STORED RECORDS:
====================

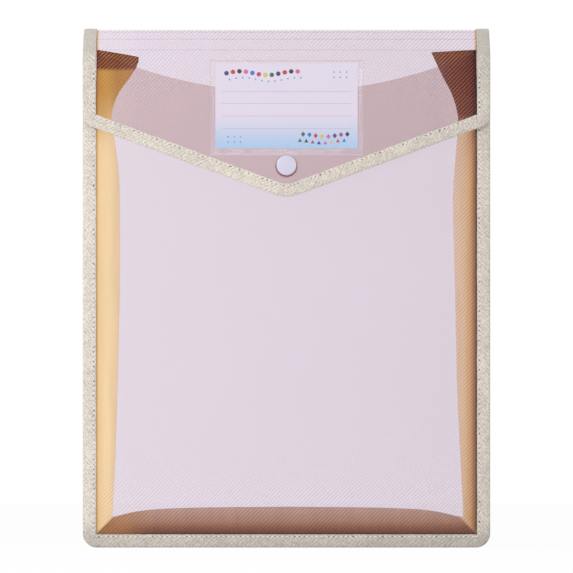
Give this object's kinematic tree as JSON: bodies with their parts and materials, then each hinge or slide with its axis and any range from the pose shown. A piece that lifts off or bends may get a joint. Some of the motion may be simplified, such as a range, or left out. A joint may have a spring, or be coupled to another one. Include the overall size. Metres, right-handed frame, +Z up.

====================

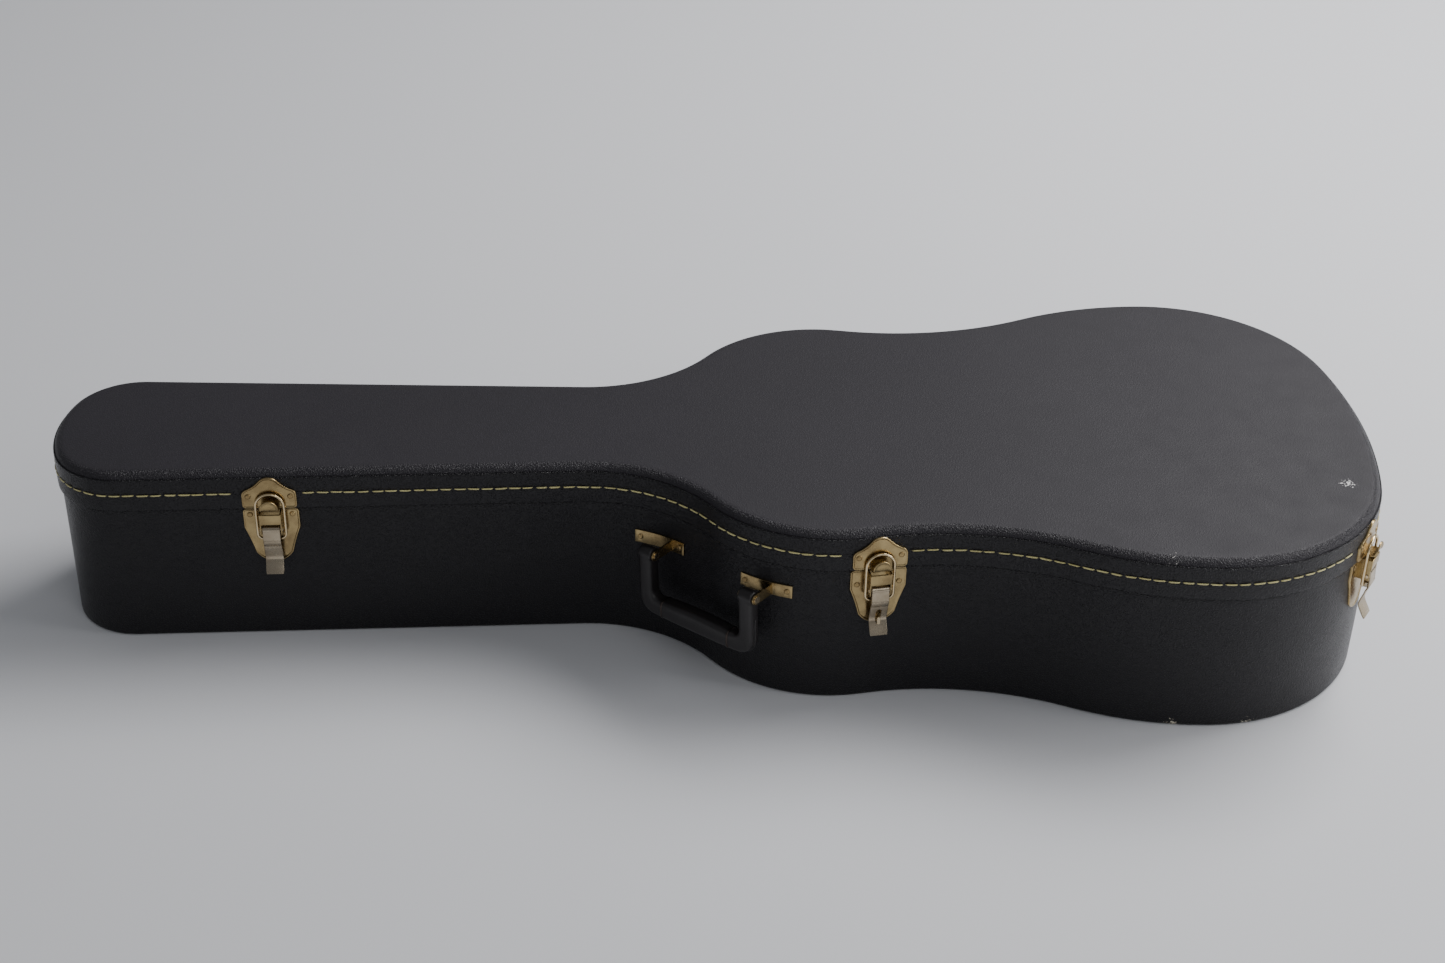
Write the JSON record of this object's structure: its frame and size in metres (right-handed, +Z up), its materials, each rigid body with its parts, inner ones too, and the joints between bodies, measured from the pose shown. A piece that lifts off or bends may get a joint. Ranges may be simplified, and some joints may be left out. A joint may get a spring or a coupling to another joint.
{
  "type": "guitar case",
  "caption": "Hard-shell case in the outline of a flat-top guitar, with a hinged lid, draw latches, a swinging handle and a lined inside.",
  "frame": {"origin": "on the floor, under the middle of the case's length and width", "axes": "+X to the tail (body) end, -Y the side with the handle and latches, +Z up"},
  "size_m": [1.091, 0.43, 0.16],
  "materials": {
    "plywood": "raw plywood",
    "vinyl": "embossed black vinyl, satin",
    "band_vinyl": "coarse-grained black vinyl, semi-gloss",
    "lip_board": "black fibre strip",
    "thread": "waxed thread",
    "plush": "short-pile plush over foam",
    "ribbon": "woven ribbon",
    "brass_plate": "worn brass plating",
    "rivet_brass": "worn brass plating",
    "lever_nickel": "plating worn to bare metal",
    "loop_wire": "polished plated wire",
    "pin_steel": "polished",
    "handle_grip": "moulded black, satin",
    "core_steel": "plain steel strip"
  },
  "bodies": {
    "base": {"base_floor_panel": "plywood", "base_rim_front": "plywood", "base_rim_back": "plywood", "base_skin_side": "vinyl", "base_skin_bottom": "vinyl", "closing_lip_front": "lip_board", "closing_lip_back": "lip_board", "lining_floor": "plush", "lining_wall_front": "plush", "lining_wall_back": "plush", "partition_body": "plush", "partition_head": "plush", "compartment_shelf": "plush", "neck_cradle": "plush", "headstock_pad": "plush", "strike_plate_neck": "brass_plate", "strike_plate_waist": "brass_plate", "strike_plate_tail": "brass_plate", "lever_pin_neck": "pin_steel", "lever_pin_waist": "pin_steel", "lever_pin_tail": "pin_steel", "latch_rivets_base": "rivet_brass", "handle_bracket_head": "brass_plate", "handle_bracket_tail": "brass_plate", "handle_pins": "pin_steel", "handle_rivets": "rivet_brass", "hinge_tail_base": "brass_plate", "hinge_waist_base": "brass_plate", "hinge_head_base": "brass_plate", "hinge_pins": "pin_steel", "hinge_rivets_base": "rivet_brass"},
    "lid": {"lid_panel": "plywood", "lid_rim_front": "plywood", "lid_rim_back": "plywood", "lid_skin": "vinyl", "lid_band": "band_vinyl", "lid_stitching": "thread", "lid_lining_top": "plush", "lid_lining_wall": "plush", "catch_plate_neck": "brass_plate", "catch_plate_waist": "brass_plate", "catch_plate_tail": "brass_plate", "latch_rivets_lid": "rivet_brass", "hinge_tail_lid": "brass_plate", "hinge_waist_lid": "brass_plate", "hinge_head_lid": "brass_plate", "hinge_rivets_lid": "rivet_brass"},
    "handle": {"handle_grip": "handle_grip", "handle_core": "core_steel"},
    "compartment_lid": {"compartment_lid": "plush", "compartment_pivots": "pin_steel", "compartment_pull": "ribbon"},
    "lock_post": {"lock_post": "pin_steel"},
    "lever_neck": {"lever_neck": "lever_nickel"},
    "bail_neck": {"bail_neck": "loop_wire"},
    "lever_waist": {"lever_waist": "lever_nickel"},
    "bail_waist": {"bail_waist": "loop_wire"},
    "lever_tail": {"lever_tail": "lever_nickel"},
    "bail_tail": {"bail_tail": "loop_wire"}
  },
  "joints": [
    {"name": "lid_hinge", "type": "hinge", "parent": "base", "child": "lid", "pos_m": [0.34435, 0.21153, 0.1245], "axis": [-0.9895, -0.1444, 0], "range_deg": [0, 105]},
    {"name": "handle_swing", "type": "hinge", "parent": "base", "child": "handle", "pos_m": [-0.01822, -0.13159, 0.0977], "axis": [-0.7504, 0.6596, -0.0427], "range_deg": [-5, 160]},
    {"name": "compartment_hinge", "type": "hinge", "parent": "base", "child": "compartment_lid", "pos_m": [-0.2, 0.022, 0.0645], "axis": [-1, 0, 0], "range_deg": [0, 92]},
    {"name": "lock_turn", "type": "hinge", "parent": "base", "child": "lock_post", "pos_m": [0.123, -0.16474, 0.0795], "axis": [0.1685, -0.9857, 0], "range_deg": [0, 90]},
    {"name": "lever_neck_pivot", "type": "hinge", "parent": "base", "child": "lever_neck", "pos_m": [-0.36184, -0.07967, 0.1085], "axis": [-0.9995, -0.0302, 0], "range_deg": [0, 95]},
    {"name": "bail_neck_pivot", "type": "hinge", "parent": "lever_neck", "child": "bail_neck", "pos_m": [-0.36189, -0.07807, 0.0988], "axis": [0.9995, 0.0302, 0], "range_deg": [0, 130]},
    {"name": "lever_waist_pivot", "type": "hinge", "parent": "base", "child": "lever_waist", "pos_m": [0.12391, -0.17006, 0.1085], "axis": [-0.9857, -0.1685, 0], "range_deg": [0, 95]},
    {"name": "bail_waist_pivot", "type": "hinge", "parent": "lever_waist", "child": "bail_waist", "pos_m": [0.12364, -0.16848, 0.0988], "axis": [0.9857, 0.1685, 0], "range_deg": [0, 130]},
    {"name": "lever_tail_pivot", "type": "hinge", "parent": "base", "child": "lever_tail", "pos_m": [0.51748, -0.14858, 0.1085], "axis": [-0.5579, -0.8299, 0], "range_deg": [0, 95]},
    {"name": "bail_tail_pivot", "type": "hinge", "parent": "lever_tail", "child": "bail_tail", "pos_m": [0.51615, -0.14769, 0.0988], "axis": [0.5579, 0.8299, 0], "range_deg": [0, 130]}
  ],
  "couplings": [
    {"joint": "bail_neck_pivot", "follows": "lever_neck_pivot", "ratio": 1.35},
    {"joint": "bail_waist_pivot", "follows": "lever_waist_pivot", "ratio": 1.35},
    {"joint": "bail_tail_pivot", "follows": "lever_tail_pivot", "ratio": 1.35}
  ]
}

====================

EXERCISE DESCRIPTION:
Lines that include the word "frame" — how many are there in the data? Answer with the number alone.

TASK ANSWER:
3